In a recent conversation someone cited Hebrews 12:6 as proof of God’s love towards a person suffering because he was caught in sexual immorality. The text reads, “For the Lord disciplines the one he loves, and chastises every son whom he receives.” The logic was, “So and so got caught in sin. Being caught hurt. Being hurt is discipline. God disciplines the one he loves. Therefore, being caught is God’s love to the one who was caught in sin.”
No doubt God does love the one caught in sin, but applying that text to that scenario betrays a bad interpretation of that text and a lack of biblical knowledge. The discipline mentioned in Hebrews 12:6 is not the discipline for gross immorality. To the contrary, it is the discipline acquired by suffering for righteousness. The text falls on the heels of Hebrews 11 which tells of past saints who suffered for righteous deeds, not unrighteous deeds. Chapter 12 opens with exhortations to “lay aside every weight and sin,” “run with endurance,” and look “to Jesus who for the joy set before him endured the cross” (Hebrews 12:1-2). It is a call to fight sin even if it costs us our comforts and our lives, just as the saints of Hebrews 11 and even as Jesus did. Suffering for righteousness is God’s sweet discipline to His beloved children. It teaches us to walk by faith in the unseen God and not to live for the fleeting pleasures of the world. In essence, through faithfully suffering we become a people with disciplined lives. Discipline is not punishment, but rather the reward for faithfulness. Just like a coach trains an athlete to be disciplined on the field, God uses trials to train his people to be disciplined in the world. To say this text refers to the havoc of sinful choices is a bad interpretation, and it also is a slap in the faces of persecuted believers.
Peter talks about two types of suffering. The first is “suffering unjustly,” which is a “gracious thing in the sight of God” (1 Peter 2:19, 20). The second is suffering for sin, which is not commendable at all. Peter rhetorically asks, “For what credit is it if, when you sin and are beaten for it, you endure?” (1 Peter 2:20). The obvious answer is no credit. In chapter 4, Peter repeats himself, “But let none of you suffer as a murderer or a thief or an evildoer or as a meddler. Yet if anyone suffers as a Christian, let him not be ashamed, but let him glorify God in that name” (1 Peter 4:15-16). Suffering for sin is not a good thing. It is not a badge of honour. Rather, it is the consequence of embarrassingly foolish behaviour.

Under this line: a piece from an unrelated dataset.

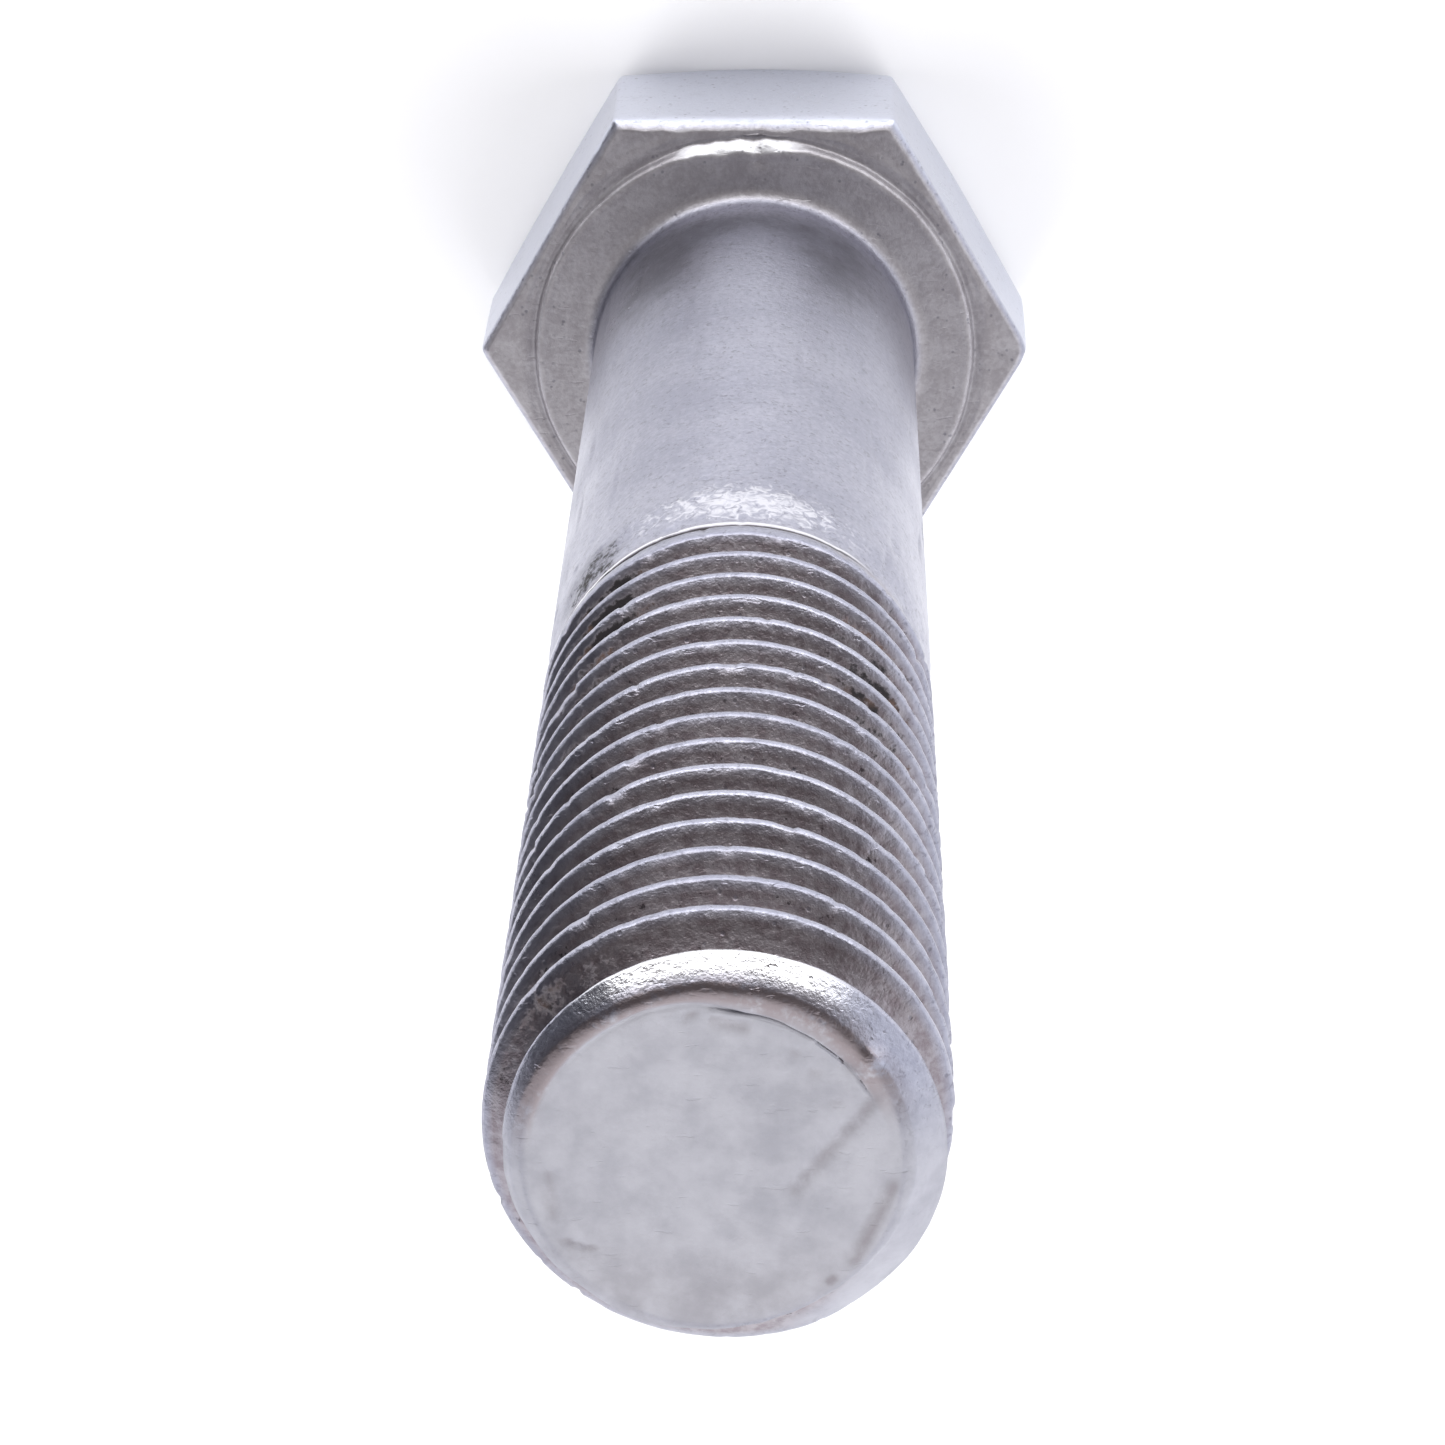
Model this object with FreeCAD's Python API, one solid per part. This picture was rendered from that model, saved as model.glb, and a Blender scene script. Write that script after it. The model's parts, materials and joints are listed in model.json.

Reaping sin’s destruction is not usually seen as a sign of God’s favour. Rather, it is quite often a sign of His anger. Proverbs 22:14 says, “The mouth of forbidden women is a deep pit; he with whom the Lord is angry will fall into it” (See also Psalm 81:11-13 and Romans 1:18-32). That brings us back to Hebrews 12:6, which is a direct quotation from Proverbs 3:11-12. Proverbs, itself, serves as an instruction manual for Hebrew boys so they can flourish in God’s Kingdom and avoid the landmines of sin that destroy so many lives. That’s why Proverbs 22:14 refers to the mouth of the forbidden woman as a “deep pit.” On the outside she is desirable, but in reality she is a trap that people fall into and wreck their lives. In the first nine chapters, Proverbs extensively and almost exhaustively repeats warnings about sexual sin and their deadly consequences. The discipline of Proverbs 3:11-12, and consequently of Hebrews 12:6, is not the result of sexual sin, but rather the painful exhortation to avoid it. Sometimes, this exhortation comes from an earthly father’s reproof (Proverbs 29:15), and other times it comes from our Heavenly Father who leads us through trials so that we learn to walk by faith, not by sight. The fiery trials of this world burn away our taste for temporal pleasures and enhance our taste for the everlasting pleasure of fellowship with God.
If being caught in sin leads to repentance towards God, is that a sign of God’s favour? Certainly. But generally speaking, the Scriptures are very quick to see entrapment in sexual sin as a sign of God’s anger.